The Texas Supreme Court has appellate jurisdiction over
family law cases in which there is a dissenting opinion in
the court of appeals involving a question of law material to
the decision, cases in which one court of appeals' decision
deviates from a prior decision of another court of appeals
or from a prior decision of the Supreme Court, and cases
involving construction or validity of statutes necessary to
the determination of a case.
In any other case in which it appears that an error of law
has been committed by the court of appeals, and that error
is of such importance to the jurisprudence of the state
that, in the opinion of the Supreme Court, it requires
correction, but excluding those cases in which the
jurisdiction of the court of appeals is made final by
statute. The Supreme Court has appellate jurisdiction with
respect to questions of law only. The judgment of the court
of appeals is conclusive on the facts of the case in all
civil case.
Whether to grant review of a matter within the Court's
jurisdiction is a matter of judicial discretion. The
Appellate Rules set out the following factors for the Court
to consider in deciding whether to grant a petition for
review:
- Whether the justices of the court of appeals
disagree on an important point of law.
- Whether there is a conflict between the courts of
appeals on an important point of law.
- Whether a case involves the construction or validity
of a statute.
- Whether a case involves a constitutional issue.

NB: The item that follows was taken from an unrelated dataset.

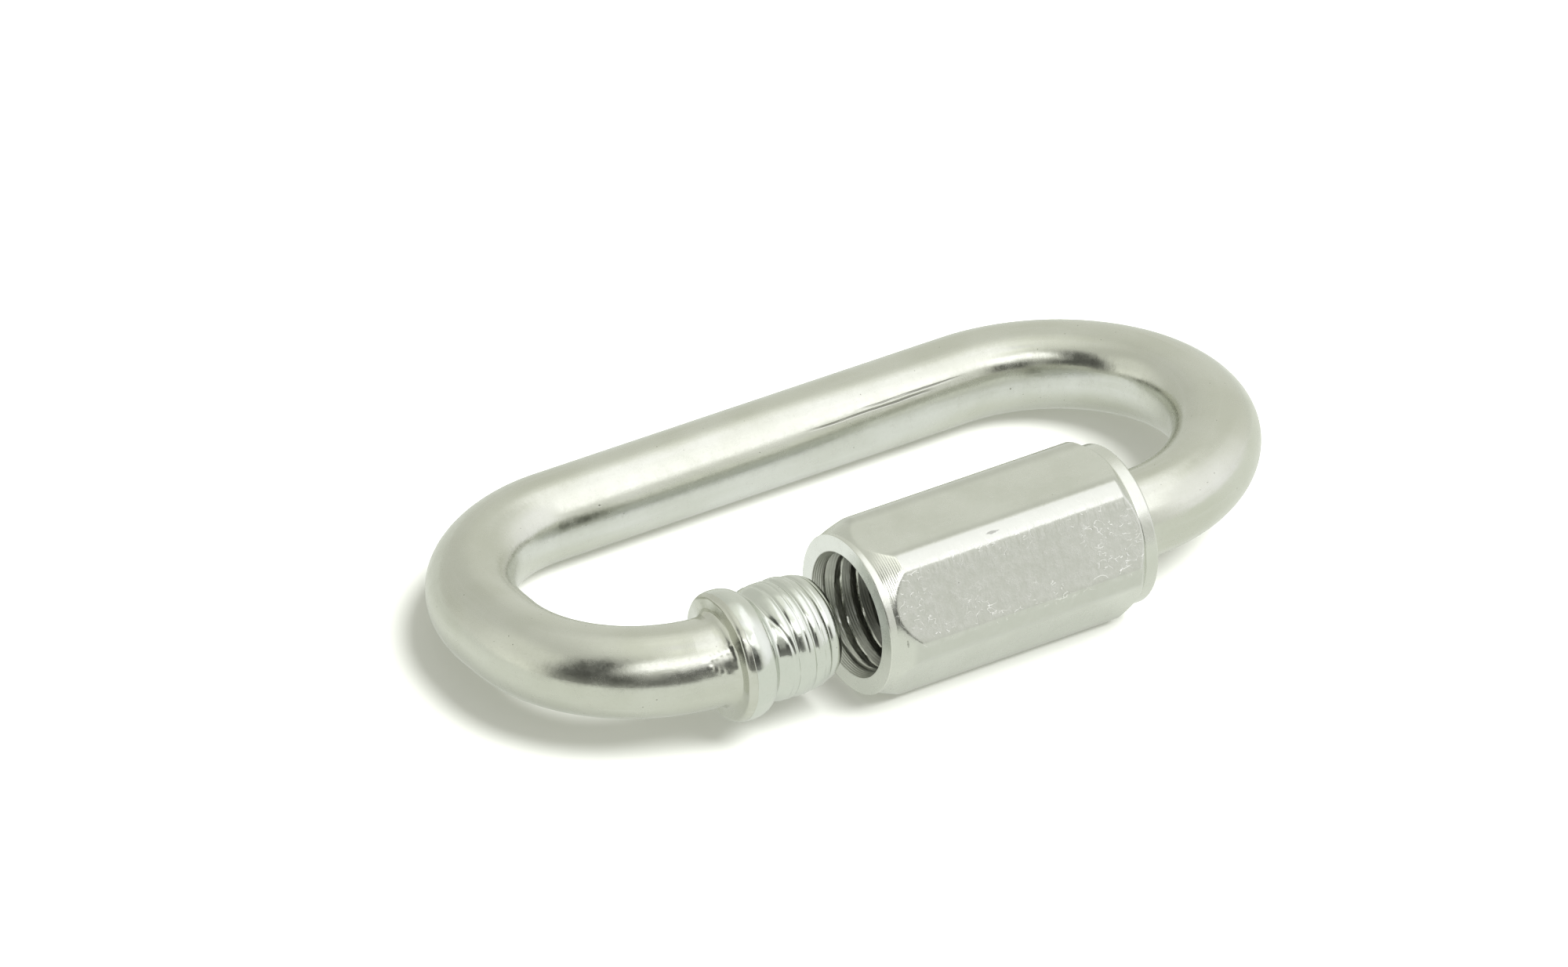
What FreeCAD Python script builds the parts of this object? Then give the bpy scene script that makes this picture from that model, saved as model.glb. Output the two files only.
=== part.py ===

- Whether the court of appeals appears to have
committed an error of law of such importance to the
state's jurisprudence that it should be corrected.
- Whether the court of appeals has decided an
important question of state law that should be, but has
not been, resolved by the Supreme Court.
To seek Supreme Court review of the legal issues in a final
judgment of a court of appeals, the appellant must file a
petition for review (formerly called an application for writ
of error) addressed to the Supreme Court of Texas.